-- BEGIN SOURCE MATERIAL --
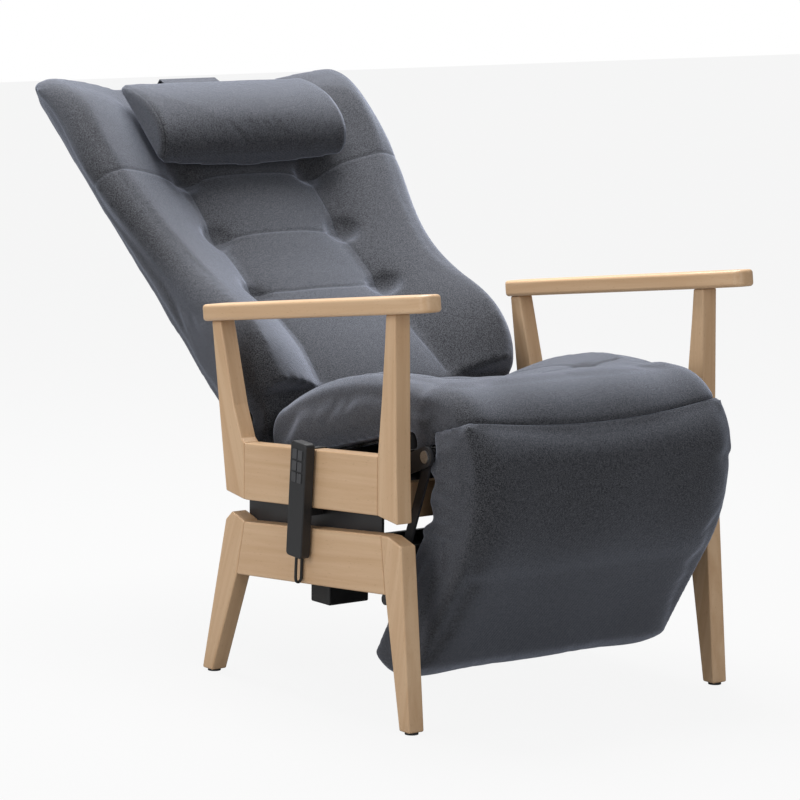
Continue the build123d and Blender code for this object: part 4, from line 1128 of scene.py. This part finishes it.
HARDWARE: dict[Coated, tuple[str, ...]] = {
    BLACK_STEEL: (
        "base_side_plates",
        "base_cross_tube_front",
        "base_cross_tube_rear",
        "rear_lift_link",
        "front_lift_link",
        "arm_side_plates",
        "seat_frame",
        "back_hinge_shaft",
        "leg_rest_frame",
    ),
    PLATED_STEEL: (
        "base_bolts",
        "base_pivot_pins",
        "arm_bolts",
        "arm_pivot_pins",
        "seat_hinge_pins",
        "seat_springs",
        "lift_rod",
        "back_rod",
        "leg_rest_rod",
    ),
    BLACK_PLASTIC: (
        "lift_actuator",
        "leg_rest_actuator",
        "back_actuator",
        "control_box",
        "power_inlet",
        "handset_front_shell",
        "handset_back_shell",
        "handset_hook",
        "cord_socket",
        "foot_glides",
    ),
    BUTTON_PLASTIC: tuple(f"handset_button_{n}" for n in range(1, 7)),
    PLYWOOD: ("back_board_frame",),
}


def dress_hardware(speckle: NodeTree) -> None:
    """Paint the steel, plastic and wood parts that keep their CAD solids.

    Args:
        speckle: The mottling group.
    """
    for finish, nodes in HARDWARE.items():
        material = finish.material(speckle)
        for node in nodes:
            paint(node, material)


@dataclass
class HandsetCord:
    """The cord that loops below the handset and goes up behind it, in mm."""

    diameter: float = 5.0 * MM
    route: tuple[Triple, ...] = (
        (-344.5, 290.3, 243.25),
        (-344.5, 291.38, 229.28),
        (-344.7, 292.0, 215.0),
        (-344.5, 292.6, 203.0),
        (-338.8, 292.9, 199.6),
        (-333.0, 293.2, 203.0),
        (-332.8, 292.9, 215.5),
        (-333.1, 291.7, 231.0),
        (-333.6, 289.4, 250.0),
        (-333.3, 288.4, 270.0),
        (-333.6, 286.5, 289.0),
        (-333.4, 285.3, 310.4),
        (-329.5, 285.2, 314.7),
        (-324.0, 285.2, 314.7),
    )

    def build(self, material: Material) -> None:
        """Args:
            material: The material of its sheath.
        """
        curve = bpy.data.curves.new("handset_cord_line", "CURVE")
        curve.dimensions = "3D"
        curve.bevel_depth = self.diameter / 2
        curve.bevel_resolution = 6
        curve.resolution_u = 8
        curve.use_fill_caps = True
        spline = curve.splines.new("NURBS")
        spline.points.add(len(self.route) - 1)
        for point, (x, y, z) in zip(spline.points, self.route):
            point.co = (x * MM, y * MM - SHIFT, z * MM, 1)
        spline.order_u = 3
        spline.use_endpoint_u = True
        curve.materials.append(material)
        cord = bpy.data.objects.new("handset_cord_sheath", curve)
        bpy.context.collection.objects.link(cord)
        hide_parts("handset_cord")
        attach(cord, "arm_frame")
        x, y, z = self.route[0]


@dataclass
class Studio:
    """Pale floor, soft light and the camera at the photograph's angle."""

    place: Triple = (-3.72024, -4.57820 - SHIFT, 1.37671)
    right: Triple = (0.80612824, -0.59169687, 0.00721635)
    up: Triple = (0.0808427, 0.12220454, 0.98920701)
    forward: Triple = (0.58619256, 0.79684432, -0.14634691)
    lens: float = 167.53
    aim: Triple = (0.0, 0.0, 0.5)

    def camera(self) -> None:
        """Make the camera."""
        data = bpy.data.cameras.new("Camera")
        data.lens = self.lens
        data.sensor_width = 36.0
        data.clip_end = 60.0
        camera = bpy.data.objects.new("Camera", data)
        bpy.context.collection.objects.link(camera)
        turn = Matrix((self.right, self.up, tuple(-c for c in self.forward))).transposed()
        camera.matrix_world = Matrix.Translation(self.place) @ turn.to_4x4()
        bpy.context.scene.camera = camera

    def floor(self) -> None:
        """Make the floor, which shows white to the camera and keeps the shadow."""
        shell = bmesh.new()
        bmesh.ops.create_grid(shell, x_segments=1, y_segments=1, size=14.0)
        mesh = bpy.data.meshes.new("floor")
        shell.to_mesh(mesh)
        shell.free()
        floor = bpy.data.objects.new("floor", mesh)
        floor.location.z = -0.5 * MM
        bpy.context.collection.objects.link(floor)
        material, tree, shader = blank_material("Pale floor")
        fill(tree, shader, Base_Color=(0.34, 0.34, 0.34, 1), Roughness=0.9)
        glow = add_node(tree, "Emission", Strength=1.0, Color=(1, 1, 1, 1))
        rays = add_node(tree, "LightPath")
        share = remap(tree, rays.outputs["Is Camera Ray"], (0.0, 1.0), (0.0, 0.90))
        both = add_node(tree, "MixShader", i0=share, i1=shader.outputs[0], i2=glow.outputs[0])
        output = next(n for n in tree.nodes if n.type == "OUTPUT_MATERIAL")
        fill(tree, output, Surface=both.outputs[0])
        mesh.materials.append(material)

    def world(self) -> None:
        """Light the room softly, with a white background for the camera."""
        world = bpy.data.worlds.new("Studio")
        world.use_nodes = True
        tree = world.node_tree
        tree.nodes.clear()
        output = add_node(tree, "OutputWorld")
        soft = add_node(tree, "Background", Strength=0.38, Color=(0.96, 0.98, 1.0, 1))
        white = add_node(tree, "Background", Strength=1.0, Color=(1, 1, 1, 1))
        rays = add_node(tree, "LightPath").outputs
        seen = combine(tree, "MAXIMUM", rays["Is Camera Ray"], rays["Is Transmission Ray"])
        both = add_node(tree, "MixShader", i0=seen, i1=soft.outputs[0], i2=white.outputs[0])
        fill(tree, output, Surface=both.outputs[0])
        bpy.context.scene.world = world

    def lamp(self, name: str, place: Triple, size: float, power: float) -> None:
        """Hang a square lamp that points at the chair.

        Args:
            name: The lamp's name.
            place: Where it hangs.
            size: Its side in metres.
            power: Its power in watts.
        """
        data = bpy.data.lights.new(name, "AREA")
        data.size = size
        data.energy = power
        lamp = bpy.data.objects.new(name, data)
        bpy.context.collection.objects.link(lamp)
        lamp.location = place
        towards = Vector(self.aim) - Vector(place)
        lamp.rotation_euler = towards.to_track_quat("-Z", "Y").to_euler()

    def build(self) -> None:
        """Set up the whole studio."""
        self.camera()
        self.floor()
        self.world()
        self.lamp("Overhead", (0.2, 0.9, 3.1), 2.0, 165.0)
        self.lamp("Left", (-3.4, 0.0, 1.6), 2.2, 46.0)
        self.lamp("Front", (-1.2, -4.2, 1.6), 1.8, 36.0)
        bpy.context.scene.view_settings.view_transform = "Standard"


@dataclass
class Armchair:
    """The whole chair."""

    cloth: Heather = field(default_factory=Heather)
    bend_start: float = 505.0 * MM
    bend_end: float = 235.0 * MM

    def build(self) -> None:
        """Dress and build every sub-assembly in turn."""
        speckle = speckle_group()
        fabric = self.cloth.material("Charcoal heather", speckle)
        dress_timber(Beech())
        dress_hardware(speckle)
        HandsetCord().build(CORD_SHEATH.material(speckle))
        back = BackUpholstery().build(fabric)
        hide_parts("back_cushion", "back_cover")
        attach(back, "back")
        leg_rest = LegRestPad().build(fabric)
        seat = SeatCushion().build(fabric)
        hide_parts("seat_cushion")
        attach(seat, "seat")
        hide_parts("leg_rest_pad")
        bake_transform(leg_rest)
        pillow = HeadPillow().build(fabric)
        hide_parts("head_pillow")
        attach(pillow, "head_pillow")
        plain = self.cloth.material("Charcoal webbing", speckle, sewn=False)
        for node in ("pillow_strap", "pillow_counterweight"):
            paint(node, plain)


def main() -> None:
    """Build the chair in its studio."""
    logging.basicConfig(level=logging.INFO, format="%(name)s: %(message)s")
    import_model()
    Studio().build()
    Armchair().build()


if __name__ == "__main__":
    main()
-- END SOURCE MATERIAL --
**EXERCISE REQUIREMENTS:** Copy out the material above in its entirety. Every detail must match.

**RESPONSE TO THIS TASK:**
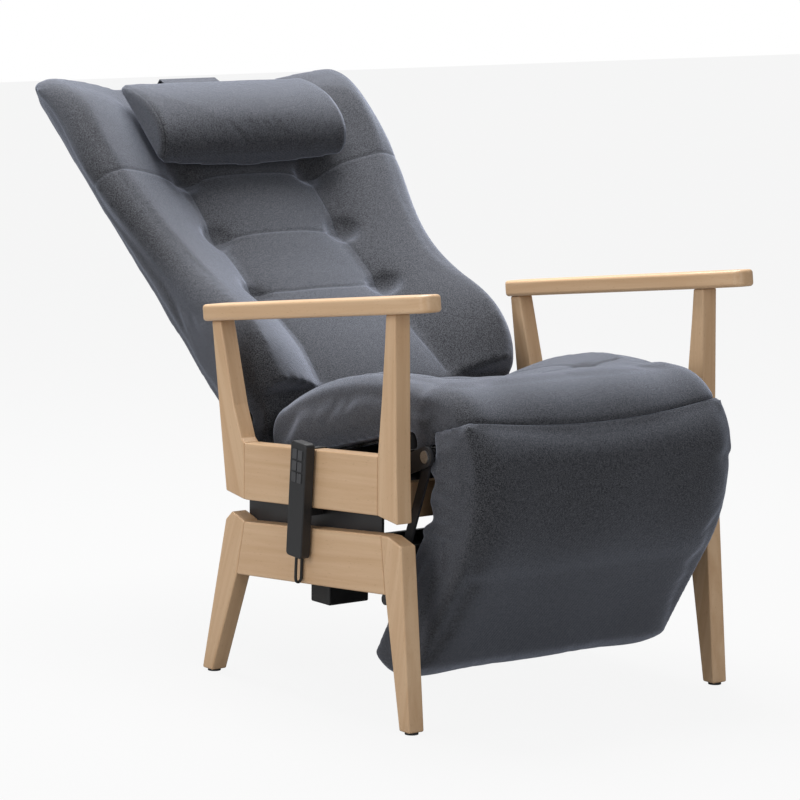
Continue the build123d and Blender code for this object: part 4, from line 1128 of scene.py. This part finishes it.
HARDWARE: dict[Coated, tuple[str, ...]] = {
    BLACK_STEEL: (
        "base_side_plates",
        "base_cross_tube_front",
        "base_cross_tube_rear",
        "rear_lift_link",
        "front_lift_link",
        "arm_side_plates",
        "seat_frame",
        "back_hinge_shaft",
        "leg_rest_frame",
    ),
    PLATED_STEEL: (
        "base_bolts",
        "base_pivot_pins",
        "arm_bolts",
        "arm_pivot_pins",
        "seat_hinge_pins",
        "seat_springs",
        "lift_rod",
        "back_rod",
        "leg_rest_rod",
    ),
    BLACK_PLASTIC: (
        "lift_actuator",
        "leg_rest_actuator",
        "back_actuator",
        "control_box",
        "power_inlet",
        "handset_front_shell",
        "handset_back_shell",
        "handset_hook",
        "cord_socket",
        "foot_glides",
    ),
    BUTTON_PLASTIC: tuple(f"handset_button_{n}" for n in range(1, 7)),
    PLYWOOD: ("back_board_frame",),
}


def dress_hardware(speckle: NodeTree) -> None:
    """Paint the steel, plastic and wood parts that keep their CAD solids.

    Args:
        speckle: The mottling group.
    """
    for finish, nodes in HARDWARE.items():
        material = finish.material(speckle)
        for node in nodes:
            paint(node, material)


@dataclass
class HandsetCord:
    """The cord that loops below the handset and goes up behind it, in mm."""

    diameter: float = 5.0 * MM
    route: tuple[Triple, ...] = (
        (-344.5, 290.3, 243.25),
        (-344.5, 291.38, 229.28),
        (-344.7, 292.0, 215.0),
        (-344.5, 292.6, 203.0),
        (-338.8, 292.9, 199.6),
        (-333.0, 293.2, 203.0),
        (-332.8, 292.9, 215.5),
        (-333.1, 291.7, 231.0),
        (-333.6, 289.4, 250.0),
        (-333.3, 288.4, 270.0),
        (-333.6, 286.5, 289.0),
        (-333.4, 285.3, 310.4),
        (-329.5, 285.2, 314.7),
        (-324.0, 285.2, 314.7),
    )

    def build(self, material: Material) -> None:
        """Args:
            material: The material of its sheath.
        """
        curve = bpy.data.curves.new("handset_cord_line", "CURVE")
        curve.dimensions = "3D"
        curve.bevel_depth = self.diameter / 2
        curve.bevel_resolution = 6
        curve.resolution_u = 8
        curve.use_fill_caps = True
        spline = curve.splines.new("NURBS")
        spline.points.add(len(self.route) - 1)
        for point, (x, y, z) in zip(spline.points, self.route):
            point.co = (x * MM, y * MM - SHIFT, z * MM, 1)
        spline.order_u = 3
        spline.use_endpoint_u = True
        curve.materials.append(material)
        cord = bpy.data.objects.new("handset_cord_sheath", curve)
        bpy.context.collection.objects.link(cord)
        hide_parts("handset_cord")
        attach(cord, "arm_frame")
        x, y, z = self.route[0]


@dataclass
class Studio:
    """Pale floor, soft light and the camera at the photograph's angle."""

    place: Triple = (-3.72024, -4.57820 - SHIFT, 1.37671)
    right: Triple = (0.80612824, -0.59169687, 0.00721635)
    up: Triple = (0.0808427, 0.12220454, 0.98920701)
    forward: Triple = (0.58619256, 0.79684432, -0.14634691)
    lens: float = 167.53
    aim: Triple = (0.0, 0.0, 0.5)

    def camera(self) -> None:
        """Make the camera."""
        data = bpy.data.cameras.new("Camera")
        data.lens = self.lens
        data.sensor_width = 36.0
        data.clip_end = 60.0
        camera = bpy.data.objects.new("Camera", data)
        bpy.context.collection.objects.link(camera)
        turn = Matrix((self.right, self.up, tuple(-c for c in self.forward))).transposed()
        camera.matrix_world = Matrix.Translation(self.place) @ turn.to_4x4()
        bpy.context.scene.camera = camera

    def floor(self) -> None:
        """Make the floor, which shows white to the camera and keeps the shadow."""
        shell = bmesh.new()
        bmesh.ops.create_grid(shell, x_segments=1, y_segments=1, size=14.0)
        mesh = bpy.data.meshes.new("floor")
        shell.to_mesh(mesh)
        shell.free()
        floor = bpy.data.objects.new("floor", mesh)
        floor.location.z = -0.5 * MM
        bpy.context.collection.objects.link(floor)
        material, tree, shader = blank_material("Pale floor")
        fill(tree, shader, Base_Color=(0.34, 0.34, 0.34, 1), Roughness=0.9)
        glow = add_node(tree, "Emission", Strength=1.0, Color=(1, 1, 1, 1))
        rays = add_node(tree, "LightPath")
        share = remap(tree, rays.outputs["Is Camera Ray"], (0.0, 1.0), (0.0, 0.90))
        both = add_node(tree, "MixShader", i0=share, i1=shader.outputs[0], i2=glow.outputs[0])
        output = next(n for n in tree.nodes if n.type == "OUTPUT_MATERIAL")
        fill(tree, output, Surface=both.outputs[0])
        mesh.materials.append(material)

    def world(self) -> None:
        """Light the room softly, with a white background for the camera."""
        world = bpy.data.worlds.new("Studio")
        world.use_nodes = True
        tree = world.node_tree
        tree.nodes.clear()
        output = add_node(tree, "OutputWorld")
        soft = add_node(tree, "Background", Strength=0.38, Color=(0.96, 0.98, 1.0, 1))
        white = add_node(tree, "Background", Strength=1.0, Color=(1, 1, 1, 1))
        rays = add_node(tree, "LightPath").outputs
        seen = combine(tree, "MAXIMUM", rays["Is Camera Ray"], rays["Is Transmission Ray"])
        both = add_node(tree, "MixShader", i0=seen, i1=soft.outputs[0], i2=white.outputs[0])
        fill(tree, output, Surface=both.outputs[0])
        bpy.context.scene.world = world

    def lamp(self, name: str, place: Triple, size: float, power: float) -> None:
        """Hang a square lamp that points at the chair.

        Args:
            name: The lamp's name.
            place: Where it hangs.
            size: Its side in metres.
            power: Its power in watts.
        """
        data = bpy.data.lights.new(name, "AREA")
        data.size = size
        data.energy = power
        lamp = bpy.data.objects.new(name, data)
        bpy.context.collection.objects.link(lamp)
        lamp.location = place
        towards = Vector(self.aim) - Vector(place)
        lamp.rotation_euler = towards.to_track_quat("-Z", "Y").to_euler()

    def build(self) -> None:
        """Set up the whole studio."""
        self.camera()
        self.floor()
        self.world()
        self.lamp("Overhead", (0.2, 0.9, 3.1), 2.0, 165.0)
        self.lamp("Left", (-3.4, 0.0, 1.6), 2.2, 46.0)
        self.lamp("Front", (-1.2, -4.2, 1.6), 1.8, 36.0)
        bpy.context.scene.view_settings.view_transform = "Standard"


@dataclass
class Armchair:
    """The whole chair."""

    cloth: Heather = field(default_factory=Heather)
    bend_start: float = 505.0 * MM
    bend_end: float = 235.0 * MM

    def build(self) -> None:
        """Dress and build every sub-assembly in turn."""
        speckle = speckle_group()
        fabric = self.cloth.material("Charcoal heather", speckle)
        dress_timber(Beech())
        dress_hardware(speckle)
        HandsetCord().build(CORD_SHEATH.material(speckle))
        back = BackUpholstery().build(fabric)
        hide_parts("back_cushion", "back_cover")
        attach(back, "back")
        leg_rest = LegRestPad().build(fabric)
        seat = SeatCushion().build(fabric)
        hide_parts("seat_cushion")
        attach(seat, "seat")
        hide_parts("leg_rest_pad")
        bake_transform(leg_rest)
        pillow = HeadPillow().build(fabric)
        hide_parts("head_pillow")
        attach(pillow, "head_pillow")
        plain = self.cloth.material("Charcoal webbing", speckle, sewn=False)
        for node in ("pillow_strap", "pillow_counterweight"):
            paint(node, plain)


def main() -> None:
    """Build the chair in its studio."""
    logging.basicConfig(level=logging.INFO, format="%(name)s: %(message)s")
    import_model()
    Studio().build()
    Armchair().build()


if __name__ == "__main__":
    main()